When an injury is caused by the negligence of an employee, there instantly arises a presumption of law that there was negligence on the part of the employer either in the selection of the employee or in the supervision over him after such selection.  The presumption, however, may be rebutted by a clear showing on the part of the employer that it has exercised the care and diligence of a good father of a family in the selection and supervision of his employee.[12]

Hence, to escape solidary liability for the quasi-delict committed by Espiritu, it is imperative that PAL must adduce sufficient proof that it exercised such degree of care.  PAL failed to overcome the presumption.  As found by respondent court, CAL had revised its schedule of flights since April 1, 1968; that after the Civil Aeronautics Board had approved the revised schedule of flights, PAL was duly informed thereof and, in fact, PAL's Manila Hotel branch office had been issuing and selling tickets based on the revised time schedule before June 10, 1968.

PAL'S main defense is that it is only an agent.  As a general proposition, an agent who duly acts as such is not personally liable to third persons.  However, there are admitted exceptions, as in this case where the agent is being sued for damages arising from a tort committed by his employee.

The respondent court found that the mistake committed by Espiritu was done in good faith.  While there is no evidence that he acted with malice, we can not entirely condone his actuations.  As an employee of PAL, the nature of his functions requires him to observe for the protection of the interests of another person that degree of care, precaution and vigilance which the circumstances justly demand.  He committed a clear neglect of duty.

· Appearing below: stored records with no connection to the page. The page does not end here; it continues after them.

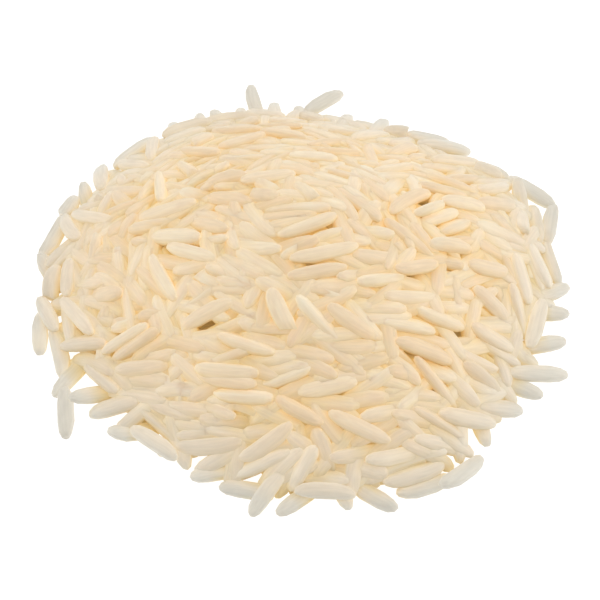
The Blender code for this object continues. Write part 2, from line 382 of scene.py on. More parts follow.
    def draw_sizes(self, rng: np.random.Generator) -> Sizes:
        """Draws length, width, thickness and kind of the next kernel."""
        length = self.length * (1.0 + self.length_spread * np.clip(rng.normal(), -2.0, 2.0))
        width = self.width * (1.0 + self.width_spread * np.clip(rng.normal(), -2.0, 2.0))
        kind = KernelKind.WHOLE
        if rng.random() < self.broken_share:
            length = length * rng.uniform(*self.broken_length)
            kind = KernelKind.BROKEN
        return length, width, width * self.thickness / self.width, kind

    def draw_headings(self, rng: np.random.Generator, x: float) -> Array:
        """Headings to try: most lie across the front view, or along the rim at both sides.

        Args:
            rng: source of the random draw.
            x: position of the kernel along X.

        Returns:
            Headings in radians.
        """
        turn = np.radians(rng.uniform(0.0, 180.0, self.headings_tried))
        lined_up = rng.random(self.headings_tried) < self.lined_up
        along = math.pi / 2.0 if abs(x) > self.side_reach * self.mound.radius else 0.0
        spread = self.heading_spread * rng.normal(size=self.headings_tried)
        return np.where(lined_up, along + spread, turn)

    @staticmethod
    def lean_of(stations: Array, lows: Array) -> float:
        """Slope at which a kernel comes to rest.

        It rests on one point on each side of its middle, those with the highest chord over
        the middle, or it rocks over its middle to the nearer side.

        Args:
            stations: positions along the kernel.
            lows: lowest heights of the axis at those positions.

        Returns:
            Rise of the axis over its run.
        """
        left = stations < -1e-9
        right = stations > 1e-9
        middle = lows[np.argmin(np.abs(stations))]
        left_s, left_h = stations[left][:, None], lows[left][:, None]
        right_s, right_h = stations[right][None, :], lows[right][None, :]
        chords = (left_h * right_s - right_h * left_s) / (right_s - left_s)
        row, column = np.unravel_index(np.argmax(chords), chords.shape)
        if chords[row, column] >= middle:
            return (right_h[0, column] - left_h[row, 0]) / (right_s[0, column] - left_s[row, 0])
        up = np.max((lows[right] - middle) / stations[right])
        down = np.min((lows[left] - middle) / stations[left])
        return up if abs(up) < abs(down) else down

    def settle(
        self,
        surface: HeapSurface,
        place: tuple[float, float],
        heading: float,
        sizes: Sizes,
        roll_noise: float,
    ) -> Kernel:
        """Lowers a kernel straight down onto the surface.

        The ground is read at thirteen places along the kernel and three across. The kernel
        leans sideways with the ground under its middle part, and lengthwise as lean_of says.

        Args:
            surface: the heap so far.
            place: position of the kernel's middle.
            heading: direction of its length.
            sizes: length, width, thickness and kind.
            roll_noise: extra turn round its length.

        Returns:
            The kernel at rest.
        """
        x, y = place
        length, width, thickness, kind = sizes
        shares = np.linspace(-self.probe_reach, self.probe_reach, 13)
        sides = self.probe_side * np.array([-1.0, 0.0, 1.0])
        along = 0.5 * length * shares
        across = 0.5 * width * sides
        cos, sin = math.cos(heading), math.sin(heading)
        grid_x = x + along[:, None] * cos - across[None, :] * sin
        grid_y = y + along[:, None] * sin + across[None, :] * cos
        ground = surface.sample(grid_x, grid_y)
        side_slope = (ground[3:10, 2].mean() - ground[3:10, 0].mean()) / (across[2] - across[0])
        side_slope = np.clip(self.roll_follow * side_slope, -self.steepest_roll, self.steepest_roll)
        roll = math.atan(float(side_slope)) + roll_noise
        lift = np.sqrt(np.maximum(0.0, kernel_bulge(shares)[:, None] ** 2 - sides[None, :] ** 2))
        lows = (ground + 0.5 * thickness * lift - math.tan(roll) * across[None, :]).max(axis=1)
        steepest = math.tan(self.steepest)
        slope = float(np.clip(self.lean_of(along, lows), -steepest, steepest))
        height = float(np.max(lows - slope * along))
        return Kernel(x, y, height, heading, math.atan(slope), roll, length, width, thickness, kind)

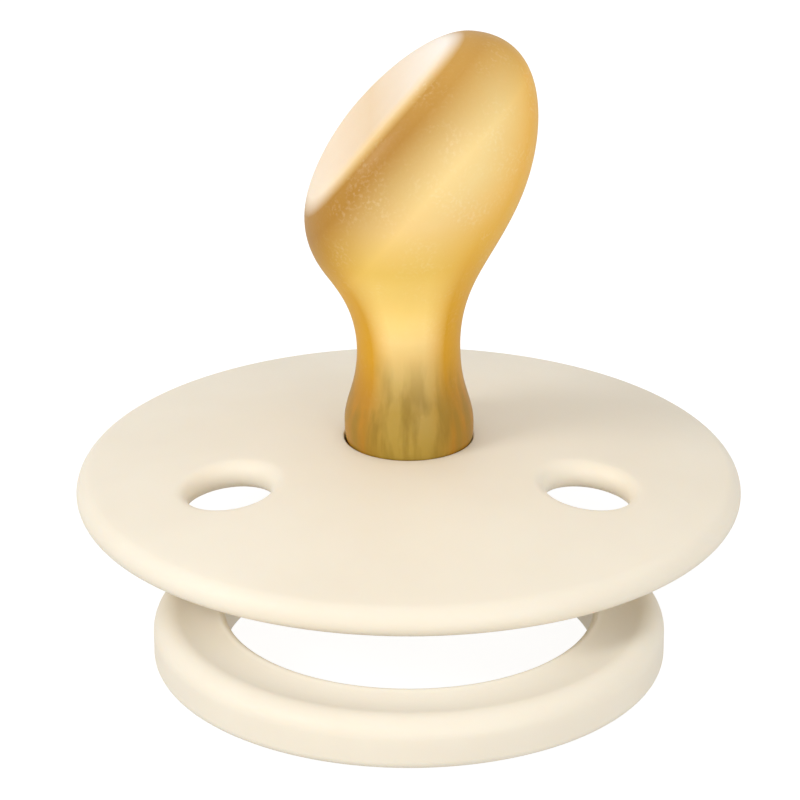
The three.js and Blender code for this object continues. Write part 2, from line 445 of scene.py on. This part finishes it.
def ring_end_test(border, hole_r):
    """A test for points of the ring's end face: inside its border and outside the bar."""
    corners = np.array(border)

    def inside(y, z):
        if math.hypot(y, z - HINGE_Z) < hole_r:
            return False
        ahead = np.roll(corners, -1, axis=0)
        crosses = (corners[:, 1] > z) != (ahead[:, 1] > z)
        rise = np.where(crosses, ahead[:, 1] - corners[:, 1], 1.0)
        at = corners[:, 0] + (z - corners[:, 1]) * (ahead[:, 0] - corners[:, 0]) / rise
        return bool(np.sum(crosses & (y < at)) % 2)

    return inside


def build_ring():
    """A band cut off by two straight end faces, with the hinge bar between them."""
    skin = Skin()
    skin.bands(band_rows())
    end_r = BAR_R + BAR_FILLET
    for side in (1, -1):
        border = [(y, z) for _, y, z in cross_section(side * RING_END_X, RING_END_EDGE)]
        hole = circle(end_r, BAR_COUNT, 0.0, HINGE_Z)
        inside = ring_end_test(border, end_r)
        points, triangles = triangulate([border, hole], [], inside)
        skin.patch(points, triangles, lambda y, z: (side * RING_END_X, y, z))
    skin.bands(bar_rows())
    return skin.make("ring_skin", sharp=60)


# ---------------------------------------------------------------- knob and plug

KNOB_COUNT = 144
PLUG_COUNT = 96
GROOVE_STEPS = 32

# The cut leaves slivers along its seams. Points closer than this are joined after it.
KNOB_SEAM = 2e-3


def build_groove():
    """A cutter along the hinge axis, round below, open upwards and longer than the knob is wide."""
    spare = 1
    reach = (KNOB_R + spare) * MM
    outline = [(GROOVE_R * math.cos(a), HINGE_Z + GROOVE_R * math.sin(a))
               for a in np.linspace(-math.pi, 0, GROOVE_STEPS + 1)]
    outline += [(GROOVE_R, LEG_TOP + spare), (-GROOVE_R, LEG_TOP + spare)]
    mesh = bpy.data.meshes.new("groove")
    work = bmesh.new()
    ends = []
    for x in (-reach, reach):
        ends.append([work.verts.new((x, y * MM, z * MM)) for y, z in outline])
    count = len(outline)
    for i in range(count):
        j = (i + 1) % count
        work.faces.new((ends[0][i], ends[0][j], ends[1][j], ends[1][i]))
    work.faces.new(ends[0])
    work.faces.new(ends[1])
    bmesh.ops.recalc_face_normals(work, faces=work.faces)
    work.to_mesh(mesh)
    work.free()
    return place("groove", mesh)


def build_knob_blank():
    """The knob before its groove is cut: a button with one round boss that becomes its two legs."""
    skin = Skin()
    flat_r = KNOB_R - KNOB_EDGE
    rest_r = 0.75 * flat_r
    edge = KNOB_TOP_EDGE
    outline = [(0, 0), (rest_r, 0)]
    outline += arc(flat_r, KNOB_EDGE, KNOB_EDGE, 270, 360, 12)
    outline += arc(KNOB_R - edge, KNOB_TOP - edge, edge, 0, 90, 6)
    outline += [(LEG_R, KNOB_TOP), (LEG_R + LEG_SNAP, (KNOB_TOP + LEG_TOP) / 2)]
    outline += arc(LEG_R - edge, LEG_TOP - edge, edge, 0, 90, 6)
    outline += [(0, LEG_TOP)]
    lathe(skin, outline, KNOB_COUNT)
    return skin.make("knob_blank")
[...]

Ergo, for his negligence, Espiritu is primarily liable to respondent Pagsibigan under Article 2176 of the Civil Code.  For the failure of PAL to rebut the legal presumption of negligence in the selection and supervision of its employee, it is also primarily liable under Article 2180 of the same code which explicitly provides that employers shall be liable for the damages caused by their employees and household helpers acting within the scope of their assigned tasks, even though the former are not engaged in any business or industry.

Under the aforesaid provision, all that is required is that the employee, by his negligence, committed a quasi-delict which caused damage to another, and this suffices to hold the employer primarily and solidarily responsible for the tortious act of the employee.  PAL, however, can demand from Espiritu reimbursement of the amount which it will have to pay the offended party's claim.[13]

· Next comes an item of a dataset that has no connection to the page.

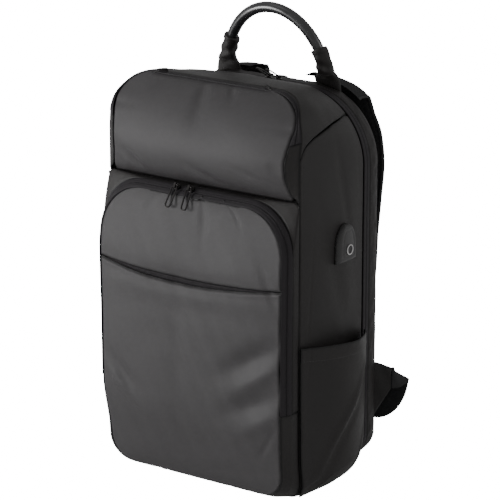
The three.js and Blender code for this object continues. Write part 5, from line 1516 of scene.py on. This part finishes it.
class BACKPACK_OT_straps(Operator):
    """The padded shoulder straps with their bound edges"""
    bl_idname = "backpack.straps"
    bl_label = "Shoulder straps"

    def execute(self, context):
        for hand, side in HANDS:
            pad = closed_tube(f"padded_strap_{hand}", strap_surface(side), air_mesh())
            placed(pad, f"shoulder_strap_{hand}")
            edge = closed_tube(f"binding_strap_{hand}", strap_binding(side), web())
            placed(edge)
        return {"FINISHED"}


class BACKPACK_OT_webbing(Operator):
    """The wings, the lower webbing, the loops and the ladder locks"""
    bl_idname = "backpack.webbing"
    bl_label = "Webbing and locks"

    def execute(self, context):
        t = np.linspace(0, 1, 24)
        z = np.linspace(0, 1, 40)
        for hand, side in HANDS:
            tt, zz = np.meshgrid(t, z, indexing="ij")
            faces = [wing_surface(side, tt, zz, face) for face in (1, -1)]
            grid = np.concatenate([faces[0], faces[1][:, ::-1]], 1)
            wing = closed_tube(f"cloth_wing_{hand}", grid, shell_cloth())
            placed(wing, f"strap_wing_{hand}")
            middles, ways = lower_webbing(side)
            grid, _ = band_path(middles, ways, WEBBING_WIDTH, WEBBING_THICK)
            placed(closed_tube(f"web_lower_{hand}", grid, web()), f"strap_webbing_{hand}")
            middles, ways = loop_webbing(side)
            grid, _ = band_path(middles, ways, WEBBING_WIDTH, WEBBING_THICK)
            placed(closed_tube(f"web_loop_{hand}", grid, web()), f"lock_loop_{hand}")
            dress(f"ladder_lock_{hand}", plastic())
        return {"FINISHED"}


class BACKPACK_OT_pulls(Operator):
    """The sliders and their ring pulls"""
    bl_idname = "backpack.pulls"
    bl_label = "Sliders and pulls"

    def execute(self, context):
        for name in ("front_left", "front_right", "top_left", "top_right"):
            for part in ("slider", "pull"):
                dress(f"{name}_{part}", metal())
        return {"FINISHED"}


def line_on(surface, at, count, along="u"):
    """A line on a surface at one share of it, with the outward directions beside it."""
    near, far = np.array([at - 0.01, at, at + 0.01]), np.linspace(0.02, 0.98, count)
    if along == "u":
        v, u = np.meshgrid(near, far, indexing="ij")
        grid = surface(v, u)
        return grid[1], outward(grid)[1]
    v, u = np.meshgrid(far, near, indexing="ij")
    grid = surface(v, u)
    return grid[:, 1], outward(grid)[:, 1]


class BACKPACK_OT_stitching(Operator):
    """Stitch lines along the main zipper's strip, the side pockets' hems and the sleeves"""
    bl_idname = "backpack.stitching"
    bl_label = "Stitching"

    def execute(self, context):
        gap = settings().stitch_gap
        line, out = line_on(strip, STRIP_SEAM, 900)
        placed(line_stitches("thread_strip", line, out, thread(), gap))
        for hand, side in HANDS:
            flip = np.array([side, 1, 1])
            line, out = line_on(side_pocket, HEM_SEAM, 80, along="v")
            placed(line_stitches(f"thread_side_pocket_{hand}", line * flip, out * flip, thread(),
                gap))
            grid = sleeve_surface(side)
            ring = np.concatenate([grid[SLEEVE_SEAM], grid[SLEEVE_SEAM, :1]])
            away = ring - grid[SLEEVE_SEAM].mean(0)
            placed(line_stitches(f"thread_sleeve_{hand}", ring, away, thread(), gap * 0.8))
        return {"FINISHED"}


class BACKPACK_OT_stage(Operator):
    """Camera, floor and soft studio light"""
    bl_idname = "backpack.stage"
    bl_label = "Stage"

    def execute(self, context):
        scene = context.scene
        turn, rise = CAMERA_TURN, CAMERA_RISE
        target = Vector(((np.array(CAMERA_TARGET) + SHIFT) / 1000).tolist())
        back = Vector((math.sin(turn) * math.cos(rise), -math.cos(turn) * math.cos(rise), math.sin(rise)))
        lens = bpy.data.cameras.new("Camera")
        lens.lens = FOCAL_PIXELS / FRAME_PIXELS * SENSOR
        lens.clip_end = 50
        camera = bpy.data.objects.new("Camera", lens)
        camera.location = target + back * CAMERA_DISTANCE
        camera.rotation_euler = back.to_track_quat("Z", "Y").to_euler()
        scene.collection.objects.link(camera)
        scene.camera = camera

        world = scene.world or bpy.data.worlds.new("World")
        scene.world = world
        world.use_nodes = True
        sky = world.node_tree.nodes["Background"]
        sky.inputs["Color"].default_value = (1, 1, 1, 1)
        sky.inputs["Strength"].default_value = SKY * settings().light

        floor = bpy.data.meshes.new("Floor")
        size = FLOOR_SIZE
        floor.from_pydata([(-size, -size, 0), (size, -size, 0), (size, size, 0), (-size, size, 0)],
            [], [(0, 1, 2, 3)])
        made, tree, shader = finish_of("Floor", 0.9)
        shader.inputs["Base Color"].default_value = (0.92, 0.92, 0.92, 1)
        shader.inputs["Emission Color"].default_value = (1, 1, 1, 1)
        seen = node(tree, "ShaderNodeLightPath").outputs["Is Camera Ray"]
        tree.links.new(maths(tree, "MULTIPLY", seen, FLOOR_GLOW), shader.inputs["Emission Strength"])
        floor.materials.append(made)
        ground = bpy.data.objects.new("Floor", floor)
        ground.location = (0, 0, -0.0005)
        scene.collection.objects.link(ground)

        lights = [
            ("Key", (-1.6, -1.9, 0.5), 1.0, 42),
            ("Top", (-0.5, -0.6, 2.0), 1.0, 1.5),
            ("Rim", (1.9, 0.6, 1.2), 0.9, 5),
        ]
        for name, place, size, power in lights:
            lamp = bpy.data.lights.new(name, "AREA")
            lamp.shape, lamp.size, lamp.energy = "DISK", size, power * settings().light
            obj = bpy.data.objects.new(name, lamp)
            obj.location = place
            obj.rotation_euler = (Vector(place) - Vector((0, 0, 0.25))).to_track_quat("Z", "Y").to_euler()
            scene.collection.objects.link(obj)
        return {"FINISHED"}


STEPS = (
    BACKPACK_OT_stage, BACKPACK_OT_body, BACKPACK_OT_zippers, BACKPACK_OT_front_pocket,
    BACKPACK_OT_upper_pocket, BACKPACK_OT_side_pockets, BACKPACK_OT_port, BACKPACK_OT_handle,
    BACKPACK_OT_straps, BACKPACK_OT_webbing, BACKPACK_OT_pulls, BACKPACK_OT_stitching,
)


class BACKPACK_PT_panel(Panel):
    """The backpack's settings and steps"""
    bl_idname = "BACKPACK_PT_panel"
    bl_label = "Laptop backpack"
    bl_space_type = "VIEW_3D"
    bl_region_type = "UI"
    bl_category = "Backpack"

    def draw(self, context):
        for name in BACKPACK_settings.__annotations__:
            self.layout.prop(context.scene.backpack_settings, name)
        for step in STEPS:
            self.layout.operator(step.bl_idname)


CLASSES = (BACKPACK_settings, *STEPS, BACKPACK_PT_panel)


def register():
    for made in CLASSES:
        bpy.utils.register_class(made)
    bpy.types.Scene.backpack_settings = PointerProperty(type=BACKPACK_settings)


def unregister():
    del bpy.types.Scene.backpack_settings
    for made in reversed(CLASSES):
        bpy.utils.unregister_class(made)


def main():
    register()
    for step in STEPS:
        section, name = step.bl_idname.split(".")
        getattr(getattr(bpy.ops, section), name)()
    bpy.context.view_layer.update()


if __name__ == "__main__":
    main()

On the issue of damages, we agree, except as to the amount, that nominal damages may be awarded to respondent Pagsibigan to vindicate the legal wrong committed against him.  It appearing that the wrong committed was immediately rectified when PAL promptly booked him for the next morning's flight to Taipei where he arrived before noon of June 11, 1968 and was able to attend his scheduled conference, and considering the concept and purpose of nominal damages, the award of P20,000,00 must accordingly be reduced to an amount equal or at least commensurate to the injury sustained.

WHEREFORE, the decision of respondent Court of Appeals is MODIFIED accordingly.  China Air Lines, Ltd. is hereby absolved from liability.  Philippine Air Lines, Inc. and Roberto Espiritu are declared jointly and severally liable to pay the sum of P10,000.00 by way of nominal damages, without prejudice to the right of Philippine Air Lines, Inc. to recover from Roberto Espiritu reimbursement of the damages that it may pay respondent Jose Pagsibigan.

SO ORDERED.

Melencio-Herrera, (Chairman), Paras, Padilla, and Sarmiento, JJ., concur.



[1] Penned by Justice Conrado M. Vasquez, with Justices Delfin FL. Batacan and Jose B. Jimenez concurring.

[2] Rollo, G.R. No. L-45985, 57.

[3] Ibid., id., 41-46.

[4] Ibid., 53-57.

[5] Ibid., id., 13-14.

[6] Ibid., G.R. No. L-46036, 29, 35.

[7] Joint Record on Appeal, 9, 12; Rollo, G.R. No. 45985, 62.

[8] Cangco vs. Manila Railroad Co., 38 Phil. 768 (1918); Sy vs. Malate Taxicab & Garage, Inc., 102 Phil. 482 (1957).

[9] Joint Record on Appeal, 105; Rollo, G.R. No. 45985, 62.

[10] LiangaLumber Co., et al. vs. Lianga Timber Co., Inc., et al., 76 SCRA 197 (1977).

[11] G.R. No. 82318, May 18, 1989.

[12] Layugan vs. Intermediate Appellate Court, et al., 167 SCRA 363 (1988).

[13] Art. 2181, Civil Code; Malipol, etc. vs. Tan, et al., 55 SCRA 202 (1974); Lanuzo vs. Ping, et al., 100 SCRA 205 (1980).